(Your goal):
Check the listing below for lines that hold "body". How many are there? Please give only the number.

◇ ◇ ◇ ◇

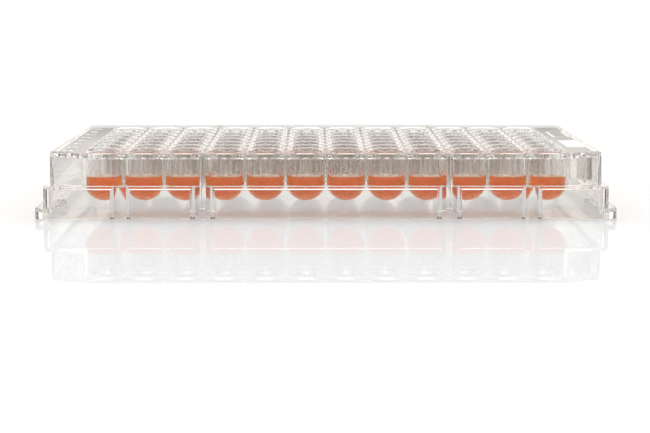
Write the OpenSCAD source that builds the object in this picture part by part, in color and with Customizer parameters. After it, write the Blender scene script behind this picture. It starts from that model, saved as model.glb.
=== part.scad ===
// 96-place round-bottom well plate: one clear moulding with a deck, 12 x 8
// hanging wells, an upper wall for a lid, a ledge, a lower skirt and a short
// base flange at each end. The twelve wells of the front row hold a sample.
// Frame: origin at the centre of the footprint on the resting plane, +X along
// the columns (1 to 12), -Y towards row H (the front), +Z up. Millimetres.

/* [Footprint] */
// Length over the two end flanges
foot_l = 127.76; // [126.6:0.02:128.4]
// Width over the lower skirt
foot_w = 85.48; // [85:0.02:86]
// Total height, resting plane to well rims
plate_h = 14.35; // [14:0.05:15]
// Corner radius of the end flanges
foot_r = 3.18; // [2.6:0.02:3.6]
// Height of the end flanges
flange_h = 2.41; // [2.2:0.01:3]

/* [Skirt and wall] */
// Length of the lower skirt above the flanges
skirt_l = 123.8; // [123.2:0.1:124.4]
// Corner radius of the lower skirt
skirt_r = 2; // [1.6:0.1:2.6]
// Height of the top of the ledge that carries a lid
ledge_z = 7.2; // [6.9:0.05:7.5]
// Thickness of the ledge
ledge_t = 0.7; // [0.6:0.05:0.9]
// Length of the upper wall
wall_l = 122.0; // [121.6:0.1:122.4]
// Width of the upper wall
wall_w = 82.9; // [82.6:0.05:83.1]
// Corner radius of the upper wall at the back
wall_r = 1.8; // [1.6:0.1:2.4]
// Thickness of the skirt and of the wall
wall_t = 1.15; // [1:0.05:1.25]
// Length along X of the cut at each front corner of the upper wall
cut_x = 7.8; // [7.5:0.1:9]
// Depth along Y of the cut at each front corner of the upper wall
cut_y = 5.4; // [4.8:0.1:5.8]

/* [Deck] */
// Thickness of the deck
deck_t = 1; // [0.9:0.05:1.2]
// Height of the well rims and of the border above the deck
rim_h = 0.3; // [0.2:0.05:0.4]
// Width of the raised border round the deck
border_w = 1.1; // [0.9:0.05:1.3]
// Depth of the two label panels at the right of the deck
panel_d = 0.15; // [0.1:0.05:0.2]

/* [Wells] */
// Distance between neighbouring wells
pitch = 9; // [9:0.01:9.02]
// Inner radius of a well
well_r = 3.4; // [3.3:0.05:3.45]
// Outer radius of a well's tube
tube_r = 4.4; // [4.35:0.01:4.45]
// Outer radius of a well's rim
rim_r = 4.05; // [3.9:0.05:4.1]
// Lowest point of a well's outside
well_z = 3.0; // [2.9:0.05:3.3]
// Thickness of the webs that join neighbouring tubes
web_t = 2.4; // [1.6:0.1:2.8]
// Lowest point of those webs
web_z = 7.2; // [7.1:0.1:7.6]
// Height of the sample's surface
fill_z = 8.45; // [7.8:0.05:9.5]

/* [Ribs and bosses] */
// Thickness of the full-height ribs
rib_t = 1.3; // [1:0.05:1.5]
// Lowest point of the ribs
rib_z = 1.4; // [1.2:0.1:2]
// Distance of the ribs from the middle
rib_x = 27; // [27:0.1:27.2]
// Distance of the outer skirt bosses from the middle
boss_x = 45; // [44.8:0.1:45.2]
// Radius of the outer skirt bosses
boss_r = 2.2; // [2:0.05:2.4]
// Radius of the skirt bosses at the ribs
rib_boss_r = 2.7; // [2.4:0.05:2.8]
// Distance of the boss axes behind the outer face of the skirt
boss_in = 1.15; // [0:0.05:1.2]
// Place along Y of the low foot in each end flange
end_foot_y = -18; // [-18.2:0.1:-17.8]
// Height of those feet
end_foot_h = 1.7; // [1.6:0.05:2.2]
// Radius of the round post under the deck near the corner of well H12
post_r = 1.75; // [1.5:0.05:1.8]
// Lowest point of that post
post_z = 6.4; // [6:0.1:7]

/* [Hidden] */
$fn = 64;
COLS = 12;
ROWS = 8;
e = 0.5;
deck_z = plate_h - rim_h;         // top of the deck
under_z = deck_z - deck_t;        // underside of the deck
ball_z = well_z + tube_r;         // centre of the round bottoms
flange_wall = 1.3;                // thickness of a flange's outer wall
flange_top = 1;                   // thickness of a flange's top
function col_x(c) = (c - (COLS - 1) / 2) * pitch;
function row_y(r) = ((ROWS - 1) / 2 - r) * pitch;   // row A is r = 0

// Rectangle with four round corners, centred
module round_rect(l, w, r) {
  square([l - 2 * r, w], center = true);
  square([l, w - 2 * r], center = true);
  for (x = [-1, 1], y = [-1, 1])
    translate([x * (l / 2 - r), y * (w / 2 - r)]) circle(r);
}

// Outline of the upper wall, inset by d: round corners at the back, long
// slanting cuts at the front
module wall_outline(d = 0) {
  a = wall_l / 2 - d;
  b = wall_w / 2 - d;
  // a slanting face set back by d meets the straight faces this much sooner
  k = d * (sqrt(cut_x * cut_x + cut_y * cut_y) - cut_x) / cut_y;
  m = d * (sqrt(cut_x * cut_x + cut_y * cut_y) - cut_y) / cut_x;
  difference() {
    round_rect(2 * a, 2 * b, max(wall_r - d, 0.6));
    for (s = [-1, 1])
      polygon([[s * (a + e), -b - e], [s * (a + e), -b + cut_y - m],
               [s * a, -b + cut_y - m], [s * (a - cut_x + k), -b],
               [s * (a - cut_x + k), -b - e]]);
  }
}

// Everything outside the wells: deck, border, upper wall, ledge, skirt, flanges
module shell() {
  difference() {
    union() {
      translate([0, 0, ledge_z - ledge_t])
        linear_extrude(plate_h - ledge_z + ledge_t) wall_outline();
      linear_extrude(ledge_z) round_rect(skirt_l, foot_w, skirt_r);
      linear_extrude(flange_h) round_rect(foot_l, foot_w, foot_r);
    }
    // the deck lies a little below its border
    translate([0, 0, deck_z]) linear_extrude(rim_h + e) wall_outline(border_w);
    // room inside the upper wall, under the deck
    translate([0, 0, -e]) linear_extrude(under_z + e) wall_outline(wall_t);
    // room inside the lower skirt, under the ledge
    translate([0, 0, -e]) linear_extrude(ledge_z - ledge_t + e)
      round_rect(skirt_l - 2 * wall_t, foot_w - 2 * wall_t, skirt_r - wall_t + 0.3);
    // room inside the flanges
    translate([0, 0, -e]) linear_extrude(flange_h - flange_top + e)
      round_rect(foot_l - 2 * flange_wall, foot_w - 2 * wall_t, foot_r - flange_wall);
  }
}

// Round posts standing half in the skirt's long sides
module bosses() {
  h = ledge_z - ledge_t / 2;
  intersection() {
    union() {
      for (s = [-1, 1], t = [-1, 1]) {
        translate([t * boss_x, s * (foot_w / 2 - boss_in), 0]) cylinder(r = boss_r, h = h);
        translate([t * rib_x, s * (foot_w / 2 - boss_in), 0]) cylinder(r = rib_boss_r, h = h);
      }
    }
    translate([0, 0, -e]) linear_extrude(ledge_z + e) round_rect(skirt_l, foot_w, skirt_r);
  }
}

// A low round foot in the channel of each end flange
module end_feet() {
  for (s = [-1, 1])
    translate([s * (skirt_l / 2 - 0.7), end_foot_y, 0]) cylinder(r = 1.6, h = end_foot_h);
}

// A short round post under the deck, beside the corner well H12
module post() {
  translate([57, -33, post_z + post_r]) {
    cylinder(r = post_r, h = under_z + deck_t / 2 - post_z - post_r);
    sphere(r = post_r);
  }
}

// Full-height ribs from the wall to the outer rows
module ribs() {
  y0 = row_y(7) - 2.6;
  for (s = [-1, 1], x = [-rib_x, rib_x])
    translate([x - rib_t / 2, s > 0 ? -y0 : -foot_w / 2 + 0.6, rib_z])
      cube([rib_t, foot_w / 2 - 0.6 + y0, deck_z - rib_z - deck_t / 2]);
}

// Webs between neighbouring tubes, along the rows and along the columns
module webs() {
  h = under_z + deck_t / 2 - web_z;
  for (r = [0 : ROWS - 1])
    translate([col_x(0), row_y(r) - web_t / 2, web_z]) cube([(COLS - 1) * pitch, web_t, h]);
  for (c = [0 : COLS - 1])
    translate([col_x(c) - web_t / 2, row_y(ROWS - 1), web_z]) cube([web_t, (ROWS - 1) * pitch, h]);
}

// Solid form of one well's tube, from its round bottom to the deck
module tube_form() {
  rotate_extrude()
    intersection() {
      union() {
        translate([0, ball_z]) circle(tube_r);
        translate([0, ball_z]) square([tube_r, under_z + deck_t / 2 - ball_z]);
      }
      square([tube_r + 1, plate_h]);
    }
}

// The space inside one well
module well_space() {
  translate([0, 0, ball_z]) cylinder(r = well_r, h = plate_h - ball_z + e);
  translate([0, 0, ball_z]) sphere(r = well_r);
}

// Shallow panels for a label and a mark at the right of the deck
module panels() {
  translate([55.2, -21.8, deck_z - panel_d]) cube([4.4, 20.6, 1]);
  difference() {
    translate([55.2, 6.8, deck_z - panel_d]) cube([4.4, 17.8, 1]);
    translate([55.9, 7.9, deck_z - 1]) cube([3, 15.6, 1]);
  }
}

module plate() {
  color([0.86, 0.86, 0.84])
  difference() {
    union() {
      difference() {
        shell();
        panels();
      }
      bosses();
      end_feet();
      post();
      ribs();
      webs();
      for (c = [0 : COLS - 1], r = [0 : ROWS - 1])
        translate([col_x(c), row_y(r), 0]) {
          tube_form();
          translate([0, 0, deck_z - 0.3]) cylinder(r = rim_r, h = rim_h + 0.3);
        }
    }
    for (c = [0 : COLS - 1], r = [0 : ROWS - 1])
      translate([col_x(c), row_y(r), 0]) well_space();
  }
}

// The sample in one well of row H: column 1 to 12
module sample(c) {
  color([0.78, 0.4, 0.24])
    translate([col_x(c - 1), row_y(7), 0])
      intersection() {
        well_space();
        translate([-5, -5, 0]) cube([10, 10, fill_z]);
      }
}

plate();
sample(1);  // sample_h1
sample(2);  // sample_h2
sample(3);  // sample_h3
sample(4);  // sample_h4
sample(5);  // sample_h5
sample(6);  // sample_h6
sample(7);  // sample_h7
sample(8);  // sample_h8
sample(9);  // sample_h9
sample(10);  // sample_h10
sample(11);  // sample_h11
sample(12);  // sample_h12
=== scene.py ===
import math

import bmesh
import bpy
import numpy as np
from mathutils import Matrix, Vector


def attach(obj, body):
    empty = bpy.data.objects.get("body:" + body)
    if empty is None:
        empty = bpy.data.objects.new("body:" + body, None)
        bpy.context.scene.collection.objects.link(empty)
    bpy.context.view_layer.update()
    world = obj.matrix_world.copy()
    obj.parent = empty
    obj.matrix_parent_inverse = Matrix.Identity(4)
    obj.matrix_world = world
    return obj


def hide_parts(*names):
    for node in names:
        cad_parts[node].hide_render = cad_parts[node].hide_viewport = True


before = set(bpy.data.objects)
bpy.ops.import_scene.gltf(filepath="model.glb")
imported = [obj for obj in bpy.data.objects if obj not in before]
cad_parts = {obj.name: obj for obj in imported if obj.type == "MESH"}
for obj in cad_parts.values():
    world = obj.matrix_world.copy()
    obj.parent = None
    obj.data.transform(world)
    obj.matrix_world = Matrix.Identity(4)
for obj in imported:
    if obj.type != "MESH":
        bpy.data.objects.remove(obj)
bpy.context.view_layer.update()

SC = bpy.context.scene
MM = 0.001

# ---------------------------------------------------------------- sizes, mm
FX, FY, H = 63.88, 42.74, 14.35          # half footprint and height
SX = 61.9                                 # half length of the lower skirt
WX, WY = 61.0, 41.45                      # half size of the upper wall
CUTX, CUTY = 7.8, 5.4                     # cut front corners of the wall
LEDGE, WEB = 7.2, 0.7                     # top and thickness of the ledge
T = 1.15                                  # wall thickness
DECK, DECKT = 14.05, 1.0                  # top and thickness of the deck
UNDER = DECK - DECKT
PITCH, RI, RO, RIM = 9.0, 3.4, 4.4, 4.05
BALL = 7.4                                # centre height of the round bottoms
WEBZ, WEBR = 7.2, 0.45                    # foot of the webs between tubes, and their fillets
SEGF, SEGB = 44, 26                       # facets round a well: front row, other rows
FLANGE = 2.41
FILL, MEN = 8.05, 0.4                    # sample level and meniscus rise
COLS = [(c - 5.5) * PITCH for c in range(12)]
ROWS = [(3.5 - r) * PITCH for r in range(8)]   # A at the back to H at the front
YH = ROWS[7]

CAM_W, FRONT_W, BACK_W, TOP_W = 0.2, 0.5, 1.84, 0.5
FAR_W, STRIP_W, STRIP_LOW = 1.2, 0.72, 0.5                # the backdrop near the floor line, and just above it

M_PS, M_WET, M_FROST, M_BULB, M_OUT, M_IN = range(6)   # material slots of the plate


# -------------------------------------------------------------- materials
def material(name):
    m = bpy.data.materials.new(name)
    m.use_nodes = True
    return m, m.node_tree, m.node_tree.nodes["Principled BSDF"], m.node_tree.nodes["Material Output"]


PS_BASE = (0.884, 0.877, 0.868, 1)
PS_GLOSS = (0.62, 0.5, 0.38, 1)           # how strongly the faces mirror what they meet square on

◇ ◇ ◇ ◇

(Answer):
3